▸ **STATED GOAL**
Write out exactly the lines between the line containing "What OpenSCAD source" and the line containing "lies towards -Y.", including both of those lines, and nothing more.

▸ **DATASET CONTENT**

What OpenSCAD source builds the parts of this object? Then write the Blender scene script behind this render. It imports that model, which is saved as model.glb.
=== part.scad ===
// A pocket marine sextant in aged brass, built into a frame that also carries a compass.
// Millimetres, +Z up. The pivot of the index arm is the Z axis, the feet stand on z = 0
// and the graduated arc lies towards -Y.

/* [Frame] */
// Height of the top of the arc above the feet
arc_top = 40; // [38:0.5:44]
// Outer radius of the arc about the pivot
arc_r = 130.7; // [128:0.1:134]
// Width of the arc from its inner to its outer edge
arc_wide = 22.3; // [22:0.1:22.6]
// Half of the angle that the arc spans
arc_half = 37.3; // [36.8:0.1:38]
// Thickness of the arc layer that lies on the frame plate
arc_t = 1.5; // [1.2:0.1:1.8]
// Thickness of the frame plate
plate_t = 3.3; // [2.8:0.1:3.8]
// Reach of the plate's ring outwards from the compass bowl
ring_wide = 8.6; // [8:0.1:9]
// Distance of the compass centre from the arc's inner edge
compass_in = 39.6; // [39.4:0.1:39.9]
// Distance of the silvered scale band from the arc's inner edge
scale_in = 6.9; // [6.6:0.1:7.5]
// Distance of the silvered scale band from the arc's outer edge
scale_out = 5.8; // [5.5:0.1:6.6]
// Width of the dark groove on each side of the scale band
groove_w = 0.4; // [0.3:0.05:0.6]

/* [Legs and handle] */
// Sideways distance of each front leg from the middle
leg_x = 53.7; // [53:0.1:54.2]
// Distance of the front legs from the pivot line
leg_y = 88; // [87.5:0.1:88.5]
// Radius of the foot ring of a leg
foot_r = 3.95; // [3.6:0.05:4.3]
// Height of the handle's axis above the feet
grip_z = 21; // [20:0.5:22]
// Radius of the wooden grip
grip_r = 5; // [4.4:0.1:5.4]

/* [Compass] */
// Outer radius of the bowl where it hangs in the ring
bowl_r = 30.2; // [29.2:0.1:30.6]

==

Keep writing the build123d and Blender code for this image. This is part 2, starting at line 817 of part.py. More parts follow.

* * *

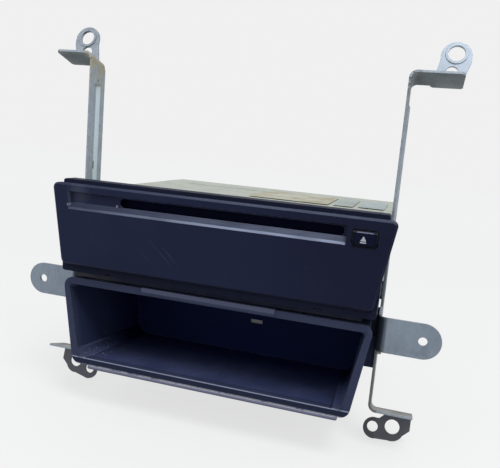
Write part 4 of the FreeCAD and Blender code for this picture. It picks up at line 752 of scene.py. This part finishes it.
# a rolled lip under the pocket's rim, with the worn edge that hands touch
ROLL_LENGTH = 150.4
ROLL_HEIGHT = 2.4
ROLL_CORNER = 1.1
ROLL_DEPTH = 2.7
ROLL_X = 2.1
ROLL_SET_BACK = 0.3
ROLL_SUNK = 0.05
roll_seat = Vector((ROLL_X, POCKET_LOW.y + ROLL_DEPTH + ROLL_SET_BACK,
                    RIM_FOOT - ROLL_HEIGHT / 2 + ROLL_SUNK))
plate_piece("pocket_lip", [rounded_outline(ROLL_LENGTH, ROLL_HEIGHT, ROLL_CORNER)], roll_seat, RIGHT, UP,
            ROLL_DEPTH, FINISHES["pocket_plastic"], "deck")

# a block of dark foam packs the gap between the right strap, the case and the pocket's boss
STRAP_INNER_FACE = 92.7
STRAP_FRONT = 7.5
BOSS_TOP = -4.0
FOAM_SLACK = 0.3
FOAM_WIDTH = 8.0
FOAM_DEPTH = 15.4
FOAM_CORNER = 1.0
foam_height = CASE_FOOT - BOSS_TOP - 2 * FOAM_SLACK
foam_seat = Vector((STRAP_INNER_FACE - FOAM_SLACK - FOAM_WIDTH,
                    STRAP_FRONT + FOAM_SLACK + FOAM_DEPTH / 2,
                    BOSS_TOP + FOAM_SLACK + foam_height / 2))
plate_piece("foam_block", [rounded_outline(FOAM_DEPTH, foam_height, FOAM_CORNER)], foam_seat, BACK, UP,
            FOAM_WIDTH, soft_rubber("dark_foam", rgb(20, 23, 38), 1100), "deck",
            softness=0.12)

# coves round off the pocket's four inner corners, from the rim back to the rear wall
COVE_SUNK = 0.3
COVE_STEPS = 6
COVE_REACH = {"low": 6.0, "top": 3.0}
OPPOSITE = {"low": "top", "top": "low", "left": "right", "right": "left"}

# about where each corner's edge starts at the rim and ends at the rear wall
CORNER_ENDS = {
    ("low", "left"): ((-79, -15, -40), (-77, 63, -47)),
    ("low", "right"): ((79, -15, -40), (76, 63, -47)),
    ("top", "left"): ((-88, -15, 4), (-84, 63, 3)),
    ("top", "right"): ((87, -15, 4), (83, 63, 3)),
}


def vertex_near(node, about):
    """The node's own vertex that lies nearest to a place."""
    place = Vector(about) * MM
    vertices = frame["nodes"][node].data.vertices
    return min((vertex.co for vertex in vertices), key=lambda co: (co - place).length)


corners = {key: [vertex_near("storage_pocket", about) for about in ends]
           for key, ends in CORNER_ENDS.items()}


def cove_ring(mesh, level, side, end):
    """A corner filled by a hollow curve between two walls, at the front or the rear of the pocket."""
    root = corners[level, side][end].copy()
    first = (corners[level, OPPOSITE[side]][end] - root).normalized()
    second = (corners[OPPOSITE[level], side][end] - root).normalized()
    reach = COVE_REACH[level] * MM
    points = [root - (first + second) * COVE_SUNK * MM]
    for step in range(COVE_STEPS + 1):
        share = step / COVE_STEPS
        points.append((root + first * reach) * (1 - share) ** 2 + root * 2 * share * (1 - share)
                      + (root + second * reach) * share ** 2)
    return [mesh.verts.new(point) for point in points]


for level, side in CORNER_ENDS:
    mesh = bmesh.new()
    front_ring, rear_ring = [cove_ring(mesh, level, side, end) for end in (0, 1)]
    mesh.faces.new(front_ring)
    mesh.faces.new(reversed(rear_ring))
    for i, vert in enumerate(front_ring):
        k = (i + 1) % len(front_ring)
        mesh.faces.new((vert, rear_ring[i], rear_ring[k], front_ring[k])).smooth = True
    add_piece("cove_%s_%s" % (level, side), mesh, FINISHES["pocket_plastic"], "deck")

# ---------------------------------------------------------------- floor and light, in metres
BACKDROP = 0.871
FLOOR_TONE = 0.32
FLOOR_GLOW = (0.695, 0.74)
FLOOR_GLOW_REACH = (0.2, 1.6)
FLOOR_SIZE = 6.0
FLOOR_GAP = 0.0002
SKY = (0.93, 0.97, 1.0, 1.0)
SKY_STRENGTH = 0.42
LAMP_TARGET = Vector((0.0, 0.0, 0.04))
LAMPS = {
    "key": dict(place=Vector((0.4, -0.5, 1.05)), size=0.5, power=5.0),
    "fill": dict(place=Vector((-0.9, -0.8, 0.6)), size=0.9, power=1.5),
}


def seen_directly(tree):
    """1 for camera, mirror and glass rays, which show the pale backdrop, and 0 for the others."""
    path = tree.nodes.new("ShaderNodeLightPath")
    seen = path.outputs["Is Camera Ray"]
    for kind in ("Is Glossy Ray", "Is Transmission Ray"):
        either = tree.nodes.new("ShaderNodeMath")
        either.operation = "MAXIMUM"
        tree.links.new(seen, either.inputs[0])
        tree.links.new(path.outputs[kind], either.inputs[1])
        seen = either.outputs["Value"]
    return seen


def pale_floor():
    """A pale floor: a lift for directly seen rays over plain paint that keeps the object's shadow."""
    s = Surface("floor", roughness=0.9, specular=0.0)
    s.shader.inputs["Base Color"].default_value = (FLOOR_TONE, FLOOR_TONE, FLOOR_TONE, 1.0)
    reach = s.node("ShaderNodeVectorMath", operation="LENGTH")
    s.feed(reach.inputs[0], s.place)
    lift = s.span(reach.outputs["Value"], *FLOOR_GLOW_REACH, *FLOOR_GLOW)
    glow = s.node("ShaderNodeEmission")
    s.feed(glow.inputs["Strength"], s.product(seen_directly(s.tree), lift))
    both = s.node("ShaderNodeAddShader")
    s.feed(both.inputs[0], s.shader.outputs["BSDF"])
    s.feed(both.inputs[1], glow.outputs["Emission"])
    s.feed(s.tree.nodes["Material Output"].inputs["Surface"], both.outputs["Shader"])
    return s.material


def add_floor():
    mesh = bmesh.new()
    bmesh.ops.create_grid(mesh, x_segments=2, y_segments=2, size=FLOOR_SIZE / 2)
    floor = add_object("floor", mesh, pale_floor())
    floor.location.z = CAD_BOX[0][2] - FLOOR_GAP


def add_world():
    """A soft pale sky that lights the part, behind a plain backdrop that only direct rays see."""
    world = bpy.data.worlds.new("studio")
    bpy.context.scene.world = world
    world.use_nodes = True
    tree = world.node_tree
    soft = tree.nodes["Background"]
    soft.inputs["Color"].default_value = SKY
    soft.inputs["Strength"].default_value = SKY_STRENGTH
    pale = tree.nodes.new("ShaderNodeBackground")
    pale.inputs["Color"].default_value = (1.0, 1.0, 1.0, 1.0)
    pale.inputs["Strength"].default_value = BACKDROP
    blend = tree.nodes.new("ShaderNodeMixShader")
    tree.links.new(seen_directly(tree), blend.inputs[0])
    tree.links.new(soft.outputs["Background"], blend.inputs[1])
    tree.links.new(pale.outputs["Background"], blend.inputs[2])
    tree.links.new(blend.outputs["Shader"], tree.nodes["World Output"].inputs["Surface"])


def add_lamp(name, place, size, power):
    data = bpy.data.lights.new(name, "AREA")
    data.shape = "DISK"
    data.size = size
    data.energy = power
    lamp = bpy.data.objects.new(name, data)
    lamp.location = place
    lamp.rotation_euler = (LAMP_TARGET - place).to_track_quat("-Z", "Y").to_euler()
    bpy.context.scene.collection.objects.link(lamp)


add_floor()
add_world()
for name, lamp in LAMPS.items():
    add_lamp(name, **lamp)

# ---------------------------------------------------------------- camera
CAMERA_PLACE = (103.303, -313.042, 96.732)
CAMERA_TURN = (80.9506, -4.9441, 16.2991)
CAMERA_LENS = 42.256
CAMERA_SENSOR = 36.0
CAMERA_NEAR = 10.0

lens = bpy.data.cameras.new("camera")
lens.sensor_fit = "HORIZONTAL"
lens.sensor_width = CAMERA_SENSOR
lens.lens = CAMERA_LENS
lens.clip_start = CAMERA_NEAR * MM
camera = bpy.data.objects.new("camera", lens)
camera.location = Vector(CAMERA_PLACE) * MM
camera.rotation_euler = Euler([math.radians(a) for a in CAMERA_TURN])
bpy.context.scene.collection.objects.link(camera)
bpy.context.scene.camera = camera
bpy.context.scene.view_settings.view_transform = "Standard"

▸ **OUTPUT OF THE EXERCISE**
What OpenSCAD source builds the parts of this object? Then write the Blender scene script behind this render. It imports that model, which is saved as model.glb.
=== part.scad ===
// A pocket marine sextant in aged brass, built into a frame that also carries a compass.
// Millimetres, +Z up. The pivot of the index arm is the Z axis, the feet stand on z = 0
// and the graduated arc lies towards -Y.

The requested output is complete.